Problem to work on
Give back the entire listing verbatim.
*-*-*
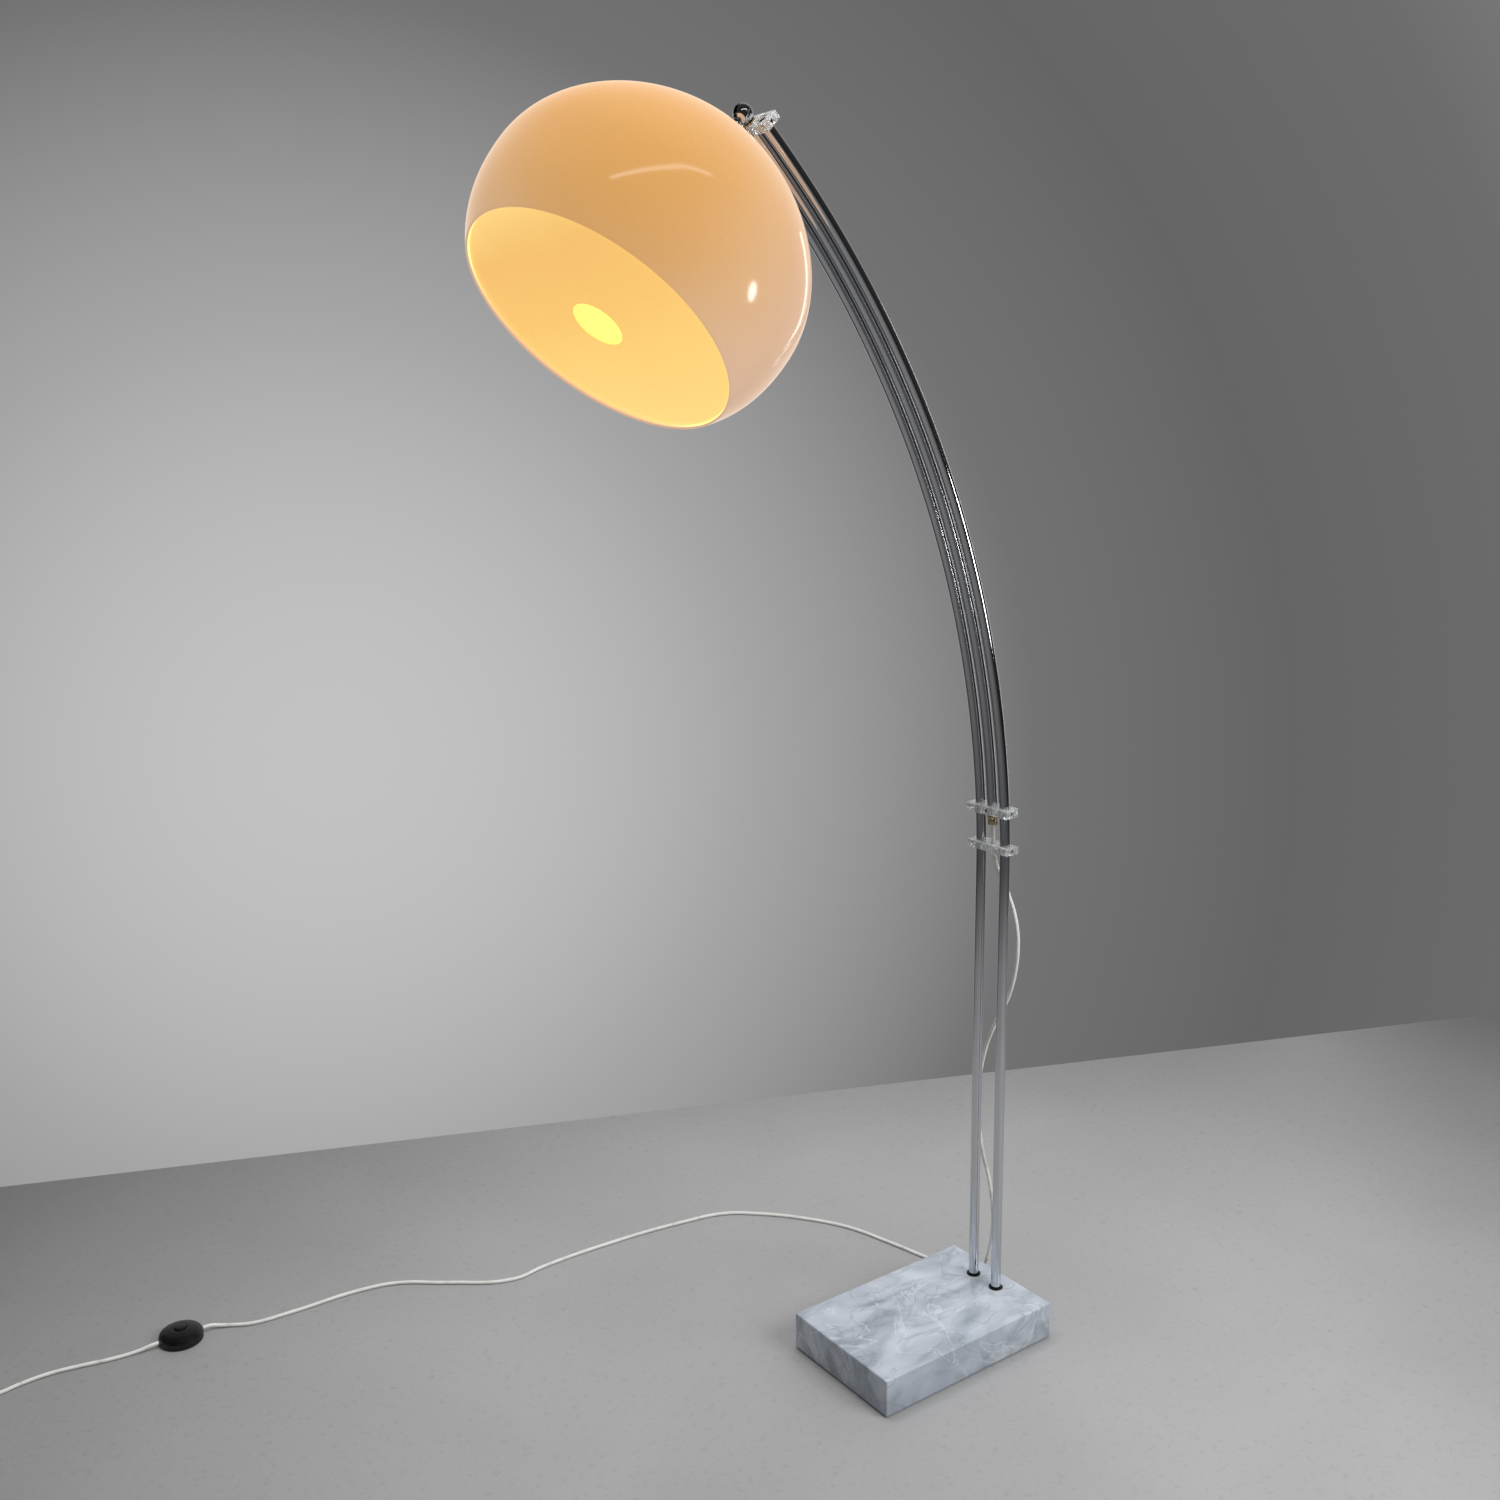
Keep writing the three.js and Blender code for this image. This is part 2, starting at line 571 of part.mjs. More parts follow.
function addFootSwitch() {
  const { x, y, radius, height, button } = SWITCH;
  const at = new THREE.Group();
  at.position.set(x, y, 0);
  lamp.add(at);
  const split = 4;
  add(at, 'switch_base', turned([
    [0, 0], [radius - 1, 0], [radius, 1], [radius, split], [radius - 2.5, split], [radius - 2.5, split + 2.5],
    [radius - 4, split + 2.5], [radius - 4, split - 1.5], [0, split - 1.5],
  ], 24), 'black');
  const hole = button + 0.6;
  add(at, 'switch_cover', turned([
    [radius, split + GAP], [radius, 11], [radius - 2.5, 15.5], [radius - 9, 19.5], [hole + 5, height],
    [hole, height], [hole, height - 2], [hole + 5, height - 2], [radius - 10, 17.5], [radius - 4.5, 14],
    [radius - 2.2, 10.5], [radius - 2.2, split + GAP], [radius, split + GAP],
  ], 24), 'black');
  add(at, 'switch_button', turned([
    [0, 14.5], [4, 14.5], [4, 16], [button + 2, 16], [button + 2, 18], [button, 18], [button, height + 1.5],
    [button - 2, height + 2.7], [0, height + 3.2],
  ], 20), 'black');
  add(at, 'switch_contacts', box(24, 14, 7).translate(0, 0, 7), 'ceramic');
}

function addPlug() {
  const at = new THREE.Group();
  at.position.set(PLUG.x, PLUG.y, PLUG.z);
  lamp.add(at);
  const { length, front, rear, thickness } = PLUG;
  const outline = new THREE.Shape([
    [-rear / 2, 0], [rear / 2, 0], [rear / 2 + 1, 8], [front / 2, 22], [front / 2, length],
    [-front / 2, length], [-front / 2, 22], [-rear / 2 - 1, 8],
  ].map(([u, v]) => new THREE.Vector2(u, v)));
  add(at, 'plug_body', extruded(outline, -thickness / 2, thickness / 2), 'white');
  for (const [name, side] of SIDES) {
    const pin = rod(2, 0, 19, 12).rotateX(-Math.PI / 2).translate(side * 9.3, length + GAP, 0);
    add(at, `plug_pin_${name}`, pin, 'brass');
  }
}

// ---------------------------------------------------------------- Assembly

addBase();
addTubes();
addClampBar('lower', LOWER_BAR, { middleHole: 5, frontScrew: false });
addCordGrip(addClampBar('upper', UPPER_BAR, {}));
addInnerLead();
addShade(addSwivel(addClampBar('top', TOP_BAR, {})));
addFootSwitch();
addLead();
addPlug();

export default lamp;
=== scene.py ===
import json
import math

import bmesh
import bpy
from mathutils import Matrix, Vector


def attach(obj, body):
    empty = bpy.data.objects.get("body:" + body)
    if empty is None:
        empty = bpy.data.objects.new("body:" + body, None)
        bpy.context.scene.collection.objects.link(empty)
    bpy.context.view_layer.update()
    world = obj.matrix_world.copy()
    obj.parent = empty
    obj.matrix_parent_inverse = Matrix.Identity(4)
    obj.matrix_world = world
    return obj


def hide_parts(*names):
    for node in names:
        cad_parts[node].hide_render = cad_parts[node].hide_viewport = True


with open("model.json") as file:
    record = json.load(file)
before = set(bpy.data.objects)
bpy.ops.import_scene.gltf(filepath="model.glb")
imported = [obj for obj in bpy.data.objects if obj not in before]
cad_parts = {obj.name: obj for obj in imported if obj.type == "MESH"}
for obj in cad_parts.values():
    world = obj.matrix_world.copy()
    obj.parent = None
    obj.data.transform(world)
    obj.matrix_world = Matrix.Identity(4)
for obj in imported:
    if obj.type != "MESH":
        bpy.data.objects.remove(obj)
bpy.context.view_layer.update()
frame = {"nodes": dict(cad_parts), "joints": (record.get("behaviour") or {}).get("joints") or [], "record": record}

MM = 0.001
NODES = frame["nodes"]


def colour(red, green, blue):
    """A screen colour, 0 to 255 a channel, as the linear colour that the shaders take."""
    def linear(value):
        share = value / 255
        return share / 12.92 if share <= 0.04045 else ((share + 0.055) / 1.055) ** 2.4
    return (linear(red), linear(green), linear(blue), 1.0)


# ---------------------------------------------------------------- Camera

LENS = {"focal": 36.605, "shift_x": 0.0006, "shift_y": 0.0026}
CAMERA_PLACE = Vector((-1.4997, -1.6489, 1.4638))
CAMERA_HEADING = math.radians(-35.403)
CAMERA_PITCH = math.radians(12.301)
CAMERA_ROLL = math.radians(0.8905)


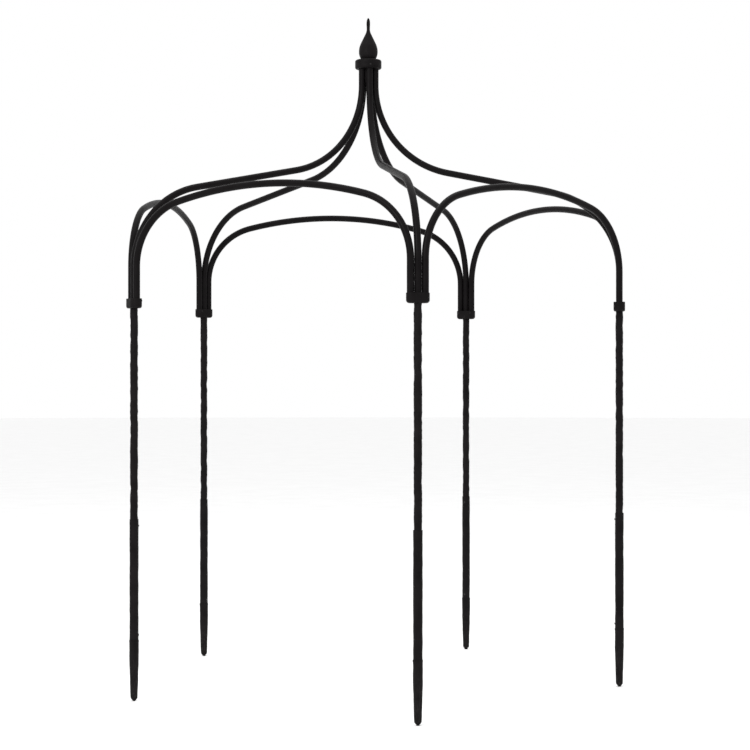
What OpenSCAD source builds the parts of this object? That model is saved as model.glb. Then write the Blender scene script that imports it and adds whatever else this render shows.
*-*-*
In response
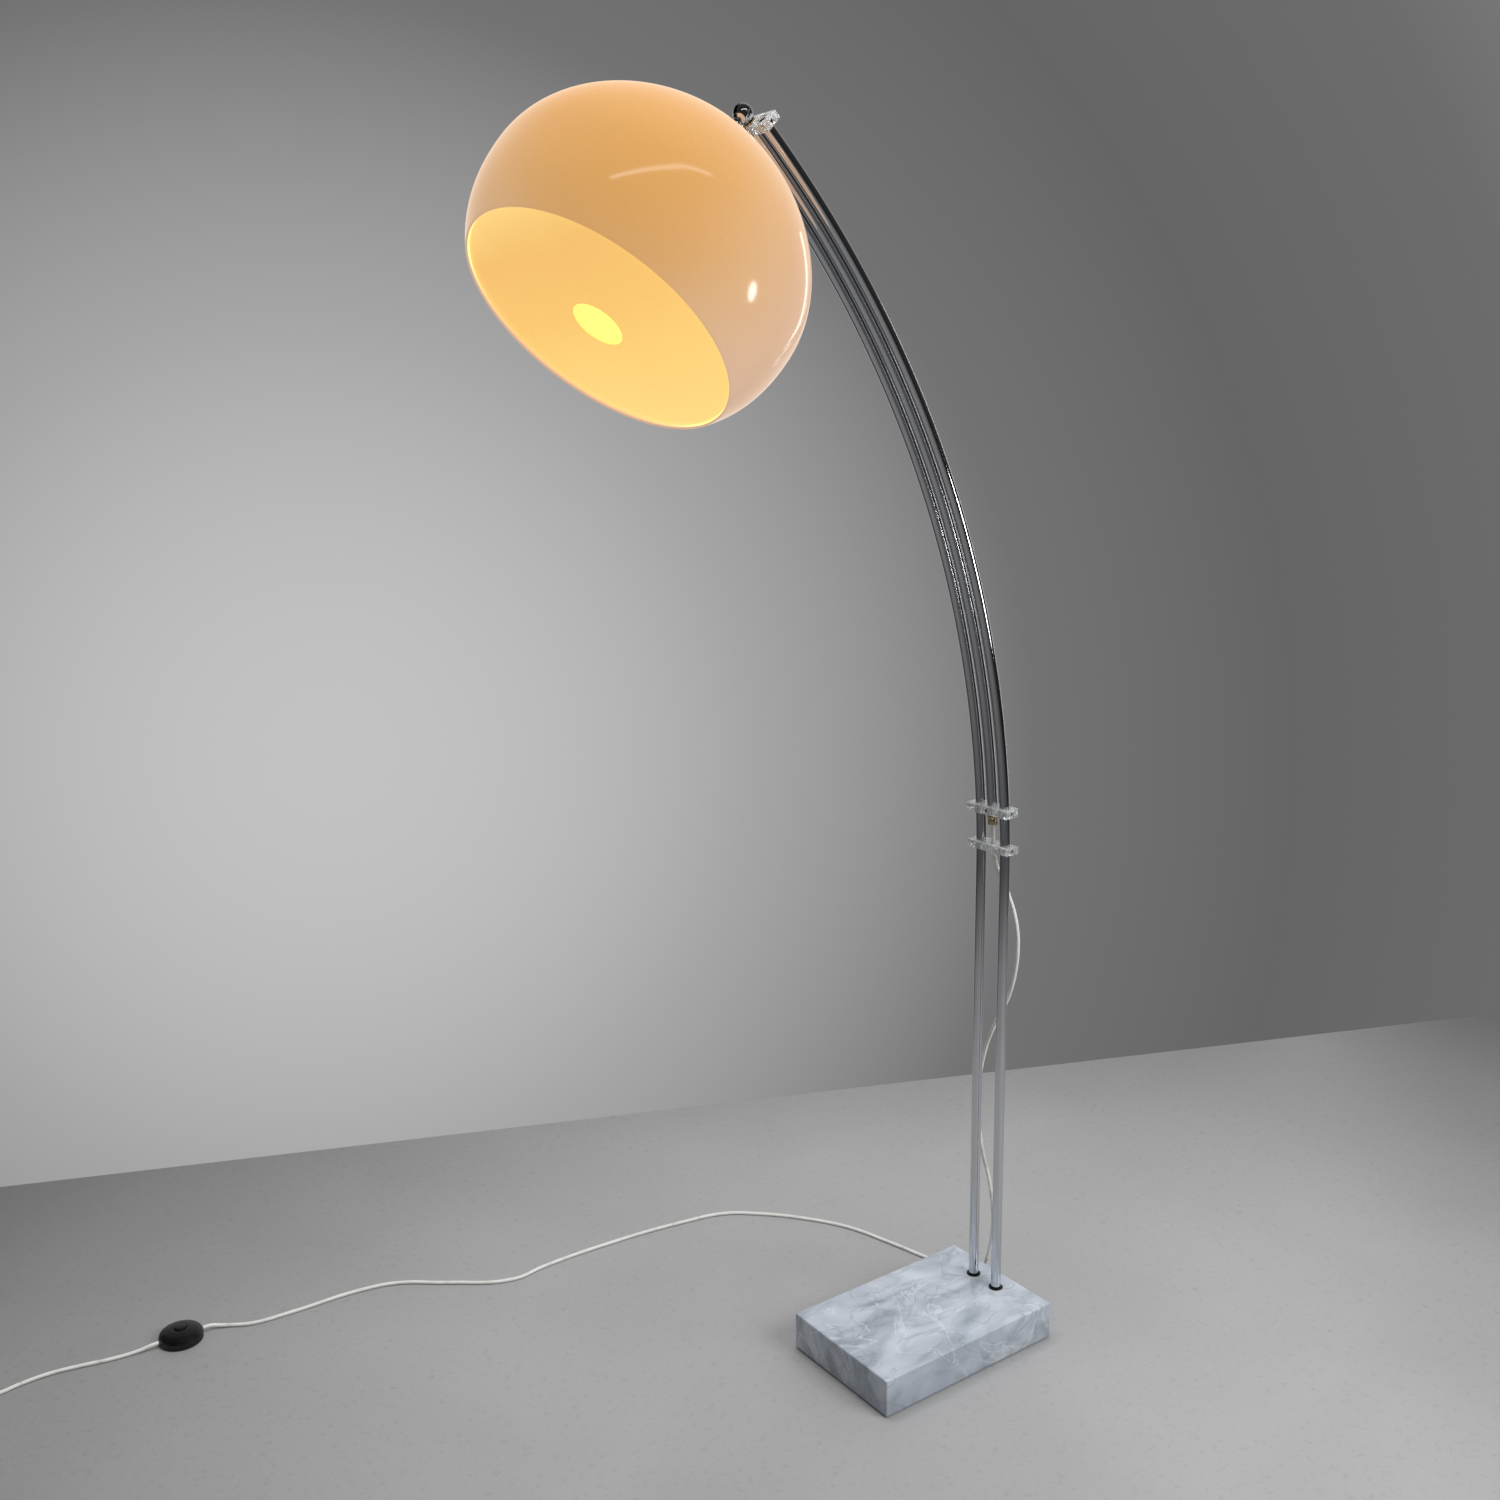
Keep writing the three.js and Blender code for this image. This is part 2, starting at line 571 of part.mjs. More parts follow.
function addFootSwitch() {
  const { x, y, radius, height, button } = SWITCH;
  const at = new THREE.Group();
  at.position.set(x, y, 0);
  lamp.add(at);
  const split = 4;
  add(at, 'switch_base', turned([
    [0, 0], [radius - 1, 0], [radius, 1], [radius, split], [radius - 2.5, split], [radius - 2.5, split + 2.5],
    [radius - 4, split + 2.5], [radius - 4, split - 1.5], [0, split - 1.5],
  ], 24), 'black');
  const hole = button + 0.6;
  add(at, 'switch_cover', turned([
    [radius, split + GAP], [radius, 11], [radius - 2.5, 15.5], [radius - 9, 19.5], [hole + 5, height],
    [hole, height], [hole, height - 2], [hole + 5, height - 2], [radius - 10, 17.5], [radius - 4.5, 14],
    [radius - 2.2, 10.5], [radius - 2.2, split + GAP], [radius, split + GAP],
  ], 24), 'black');
  add(at, 'switch_button', turned([
    [0, 14.5], [4, 14.5], [4, 16], [button + 2, 16], [button + 2, 18], [button, 18], [button, height + 1.5],
    [button - 2, height + 2.7], [0, height + 3.2],
  ], 20), 'black');
  add(at, 'switch_contacts', box(24, 14, 7).translate(0, 0, 7), 'ceramic');
}

function addPlug() {
  const at = new THREE.Group();
  at.position.set(PLUG.x, PLUG.y, PLUG.z);
  lamp.add(at);
  const { length, front, rear, thickness } = PLUG;
  const outline = new THREE.Shape([
    [-rear / 2, 0], [rear / 2, 0], [rear / 2 + 1, 8], [front / 2, 22], [front / 2, length],
    [-front / 2, length], [-front / 2, 22], [-rear / 2 - 1, 8],
  ].map(([u, v]) => new THREE.Vector2(u, v)));
  add(at, 'plug_body', extruded(outline, -thickness / 2, thickness / 2), 'white');
  for (const [name, side] of SIDES) {
    const pin = rod(2, 0, 19, 12).rotateX(-Math.PI / 2).translate(side * 9.3, length + GAP, 0);
    add(at, `plug_pin_${name}`, pin, 'brass');
  }
}

// ---------------------------------------------------------------- Assembly

addBase();
addTubes();
addClampBar('lower', LOWER_BAR, { middleHole: 5, frontScrew: false });
addCordGrip(addClampBar('upper', UPPER_BAR, {}));
addInnerLead();
addShade(addSwivel(addClampBar('top', TOP_BAR, {})));
addFootSwitch();
addLead();
addPlug();

export default lamp;
=== scene.py ===
import json
import math

import bmesh
import bpy
from mathutils import Matrix, Vector


def attach(obj, body):
    empty = bpy.data.objects.get("body:" + body)
    if empty is None:
        empty = bpy.data.objects.new("body:" + body, None)
        bpy.context.scene.collection.objects.link(empty)
    bpy.context.view_layer.update()
    world = obj.matrix_world.copy()
    obj.parent = empty
    obj.matrix_parent_inverse = Matrix.Identity(4)
    obj.matrix_world = world
    return obj


def hide_parts(*names):
    for node in names:
        cad_parts[node].hide_render = cad_parts[node].hide_viewport = True


with open("model.json") as file:
    record = json.load(file)
before = set(bpy.data.objects)
bpy.ops.import_scene.gltf(filepath="model.glb")
imported = [obj for obj in bpy.data.objects if obj not in before]
cad_parts = {obj.name: obj for obj in imported if obj.type == "MESH"}
for obj in cad_parts.values():
    world = obj.matrix_world.copy()
    obj.parent = None
    obj.data.transform(world)
    obj.matrix_world = Matrix.Identity(4)
for obj in imported:
    if obj.type != "MESH":
        bpy.data.objects.remove(obj)
bpy.context.view_layer.update()
frame = {"nodes": dict(cad_parts), "joints": (record.get("behaviour") or {}).get("joints") or [], "record": record}

MM = 0.001
NODES = frame["nodes"]


def colour(red, green, blue):
    """A screen colour, 0 to 255 a channel, as the linear colour that the shaders take."""
    def linear(value):
        share = value / 255
        return share / 12.92 if share <= 0.04045 else ((share + 0.055) / 1.055) ** 2.4
    return (linear(red), linear(green), linear(blue), 1.0)


# ---------------------------------------------------------------- Camera

LENS = {"focal": 36.605, "shift_x": 0.0006, "shift_y": 0.0026}
CAMERA_PLACE = Vector((-1.4997, -1.6489, 1.4638))
CAMERA_HEADING = math.radians(-35.403)
CAMERA_PITCH = math.radians(12.301)
CAMERA_ROLL = math.radians(0.8905)


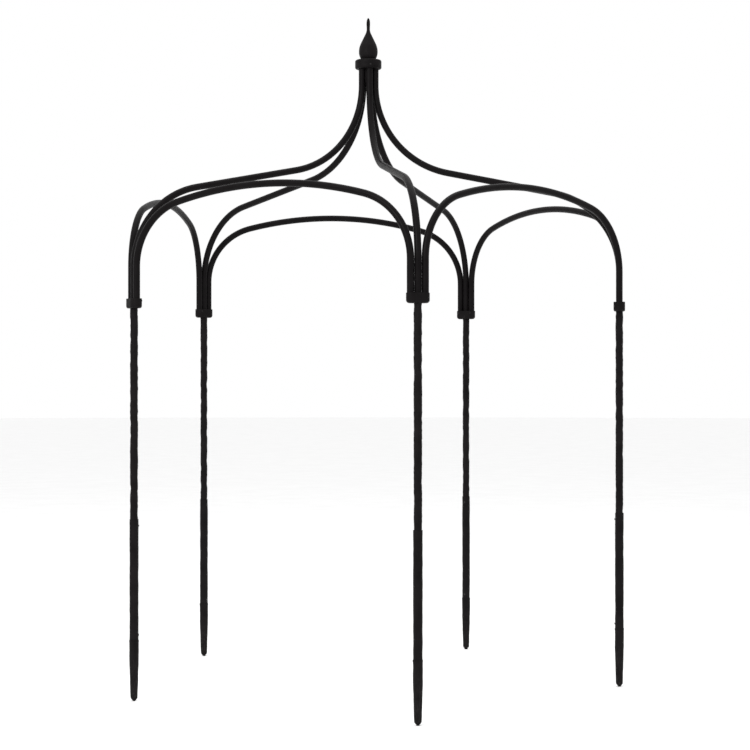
What OpenSCAD source builds the parts of this object? That model is saved as model.glb. Then write the Blender scene script that imports it and adds whatever else this render shows.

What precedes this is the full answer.